In practice I’ve seen large enterprises lean toward the open-source route because they have the bandwidth to absorb the engineering effort. Smaller companies, on the other hand, often pick a vendor and get a working platform in weeks rather than months. The trade‑off feels right when you compare the cost of a consulting contract against the hidden labor of maintaining a custom stack.
What matters most is not whether the platform is built or bought, but whether it actually moves the DORA needles for your organization. If developers can ship faster, break less, and recover quicker, the IDP has earned its keep.
In production, the weakest link in most IDP implementations is observability. We learned this the hard way when a misconfigured Crossplane composition caused a cascade of database provisioning errors that went undetected for 90 minutes. Adding Prometheus metrics for resource creation times and Grafana dashboards for environment health cut our mean time to detect (MTTD) by 60 %. The key is not just monitoring the platform itself, but exposing service-level metrics to developers so they can correlate environment issues with deployment failures.
Security and compliance cannot be afterthoughts.

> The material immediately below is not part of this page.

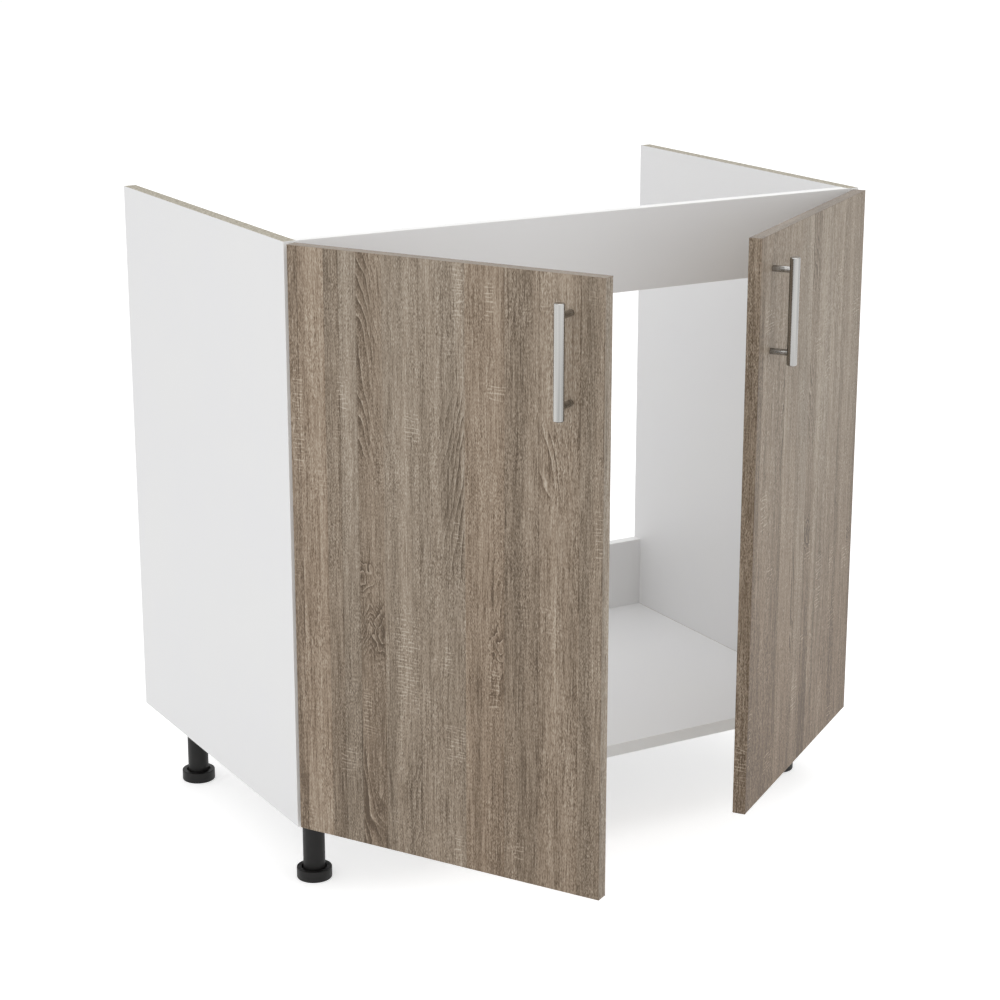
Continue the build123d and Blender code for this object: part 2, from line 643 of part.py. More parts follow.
def adjustable_foot():
    """The round foot with a recess round the tube and a threaded stem."""
    foot = rod((0, 0, 0), (0, 0, 1), FOOT_RADIUS, FOOT_HEIGHT)
    rims = circles(foot).group_by(Axis.Z)
    foot = fillet(rims[0], 1.4)
    foot = fillet(circles(foot).group_by(Axis.Z)[-1], 0.9)
    recess_floor = FOOT_HEIGHT - FOOT_RECESS_DEPTH
    foot -= rod((0, 0, recess_floor), (0, 0, 1), FOOT_RECESS_RADIUS, FOOT_RECESS_DEPTH + 1)
    stem = rod((0, 0, recess_floor - 1), (0, 0, 1), STEM_RADIUS, STEM_TOP - recess_floor + 1)
    return foot + chamfer(circles(stem).group_by(Axis.Z)[-1], 1.0)


def socket_screw(x, y):
    """A countersunk screw from a leg socket into the bottom panel."""
    face = BASE_Z - SOCKET_FLANGE
    head = rod((x, y, face), (0, 0, 1), 3.3, 1.6, 1.7)
    screw = head + rod((x, y, face + 1.5), (0, 0, 1), 1.7, 13)
    for size in ((0.6, 3.6), (3.6, 0.6)):
        screw -= Pos(x, y, face) * Box(size[0], size[1], 1.8)
    return screw


def make_legs():
    """Writes the four sockets, tubes and feet, and the sockets' screws."""
    socket, tube, foot = leg_socket(), leg_tube(), adjustable_foot()
    for name, (x, y) in leg_places().items():
        save("leg_socket_" + name, Pos(x, y, 0) * socket)
        save("leg_tube_" + name, Pos(x, y, 0) * tube)
        save("adjustable_foot_" + name, Pos(x, y, 0) * foot)
    save("socket_screws", *[socket_screw(x, y) for x, y in socket_screw_points()])


os.makedirs("parts", exist_ok=True)
make_carcase()
make_hinges()
make_doors()
make_legs()
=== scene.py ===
from math import radians

import bpy
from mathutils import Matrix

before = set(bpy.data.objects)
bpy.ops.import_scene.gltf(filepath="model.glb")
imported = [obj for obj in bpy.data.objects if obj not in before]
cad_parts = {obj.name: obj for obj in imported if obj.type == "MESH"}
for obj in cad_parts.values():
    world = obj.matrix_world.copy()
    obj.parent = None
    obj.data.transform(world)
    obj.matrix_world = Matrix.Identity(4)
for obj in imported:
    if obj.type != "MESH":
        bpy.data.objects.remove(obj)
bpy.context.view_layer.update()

# The camera stands to the left of the cabinet and looks down at it. Angles are in degrees.
CAMERA_PLACE = (-1.500, -2.450, 1.253)
CAMERA_PAN = 29.96
CAMERA_TILT = 15.98
CAMERA_LENS = 86.1

# How strong the even light from all round is on the object, beside the two soft lamps.
ROOM_LIGHT = 0.83
# How much the floor shines of itself, which makes it look white.
FLOOR_GLOW = 0.52
FLOOR_COLOUR = (0.84, 0.84, 0.84, 1.0)
FLOOR_HALF_SIZE = 14.0
WHITE = (1.0, 1.0, 1.0, 1.0)

# Limits that tell the white boards apart, in metres: each side panel lies beyond the first
# from the middle, the rear rail behind the second and the bottom panel below the third.
SIDES_START = 0.3835
REAR_RAIL_START = 0.4
BOTTOM_PANEL_TOP = 0.1159
# A face looks one way when this much of its direction lies that way.
FACING = 0.7

# Sizes repeated from the part's source. In metres: how far each door's pivot lies from the
# middle, and its place from front to back. In millimetres: how far it lies from the door's
# hinge edge and from its outer face, and half of a door's thickness.
PIVOT_X = 0.3925
PIVOT_Y = -0.074
PIVOT_INSET = 6.0
DOOR_HALF_THICKNESS = 8.0


def srgb(red, green, blue):
    """A colour written as 0 to 255, turned into the linear values that shaders take."""
    channels = []
    for value in (red, green, blue):
        value /= 255
        channels.append(value / 12.92 if value <= 0.04045 else ((value + 0.055) / 1.055) ** 2.4)
    return (*channels, 1.0)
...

When we introduced Open Policy Agent (OPA) to enforce resource quotas and network policies, we reduced accidental overprovisioning by 45 % in our staging environments. But this came at the cost of a 10 % increase in provisioning latency as every request required policy evaluation. Balancing guardrails with developer autonomy required iterative feedback loops—weekly syncs between platform and application teams helped us find that sweet spot.
Another overlooked cost is the cognitive load of maintaining multiple abstraction layers. Our Terraform modules worked well for static infrastructure, but when teams started adding custom Helm values for environment-specific overrides, it created a maintenance burden. We eventually migrated to a declarative config-as-code model using Kustomize, which reduced drift between environments by 30 % but required upfront investment in training and tooling.